The Middle Layer is where I live...in-between the extremes, without a label that fits.

Saturday, April 26, 2014

Media Buzz and Poly (Our Interview)

We did an interview with a... ugh, I don't even know what to call them anymore… a 'newspaper'? It's a digital format and calls itself a magazine "Exploring the American idea since 1857."

The organizers of the northern poly MeetUp contacted us and asked if we'd be interested, stating that the topic of the piece was jealousy. We met the reporter and one other couple at the organizers' house after a late lunch that regrettably included a watermelon something-with-vodka and quasi Tex-Mex food.

The other couple was a little younger than us, attractive and articulate. While the MeetUp organizers were being interviewed, we chatted and learned that they also date as a couple and have a more closed style of poly. We joked how odd it was to have two of us in the same room, but they date women and we date men. The interviewer remarked that we were the first couple with that specific dynamic that she had met...

The interview itself was interesting... my favorite euphemism. The reporter didn't seem to have much knowledge about non-monogamy and alternative relationship styles. We introduced and explained the term compersion to her as well as explaining what "play parties" were among the "swing set."

I walked away feeling like I was less articulate than I hear I usually am. (I blame the watermelon-vodka thing and rumbly tummy.) We both said that we could see things getting spun in all kinds of directions, and are a little concerned about what the final piece will look like. The other couple has dealt more extensively with the media and said that they try to photograph poly people in bed together and tend to ask questions about topics that could potentially cast a negative light on things. This felt a little like it could turn into that kind of thing...

Something else I walked away with was an annoyance with the term "Poly" itself. It feels like the newest "buzz word" and that alone makes me want to reject it. I told the reporter that I do not identify as "Polyamorous" but prefer the umbrella term "Ethical Non-Monogamy" because of all the preconceived notions surrounding poly. It's become a loaded term that conjures up images of Hippies and Free Love or more accurately, Geeks and Hipsters deliberately rejecting all of the attachments and bonds associated with monogamy.

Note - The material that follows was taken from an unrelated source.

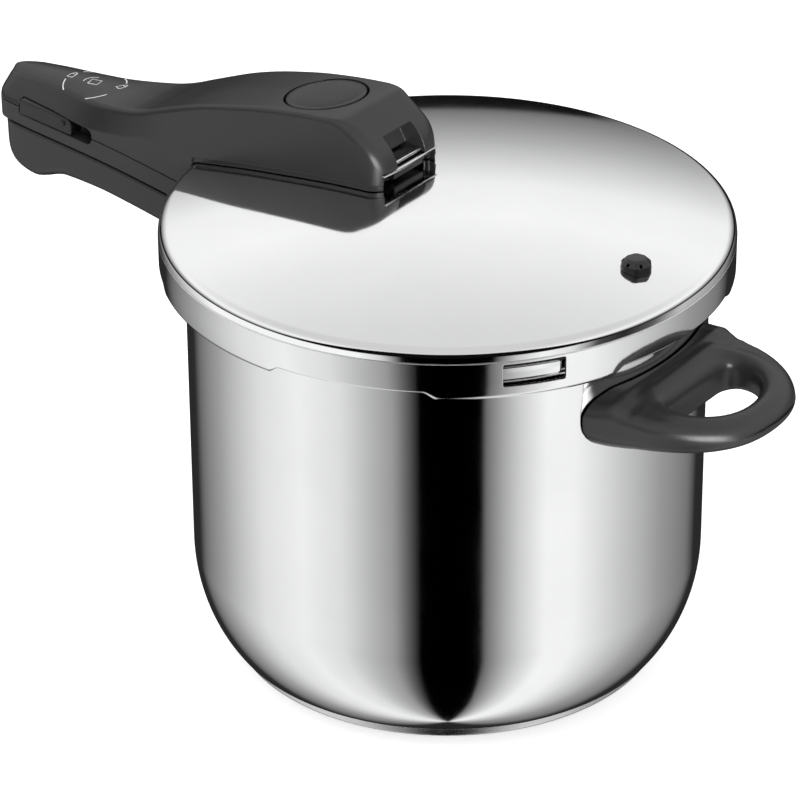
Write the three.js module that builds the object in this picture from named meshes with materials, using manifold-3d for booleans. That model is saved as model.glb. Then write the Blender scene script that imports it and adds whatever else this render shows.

My marriage is not an "Open Marriage" but one where we are looking to add a third person to the relationship. For all of the multiples involved in the equation "Poly" is a term that is often associated with having to divide. Divide time, divide energy, divide affection... Poly often comes down to dividing a lot of real life things into separate dyads. We are not Poly like that.

The reporter asked if I had been in Polyamorous relationships before... I said that nobody was calling it "Poly" but that things flexed and flowed without rigid definitions. She then asked if they were "Open" relationships and I gave examples of the relationships where we started as friends, became intimate for a time and then when one or the other would get involved with someone else we would still be friends but not get naked anymore. I don't think she got it.

I'm trying to wrap my brain around the whole thing and will just have to wait and see how it all comes out. The media has gotten its grubby hands on Poly and I'm not sure if today was a positive contribution to the image or not.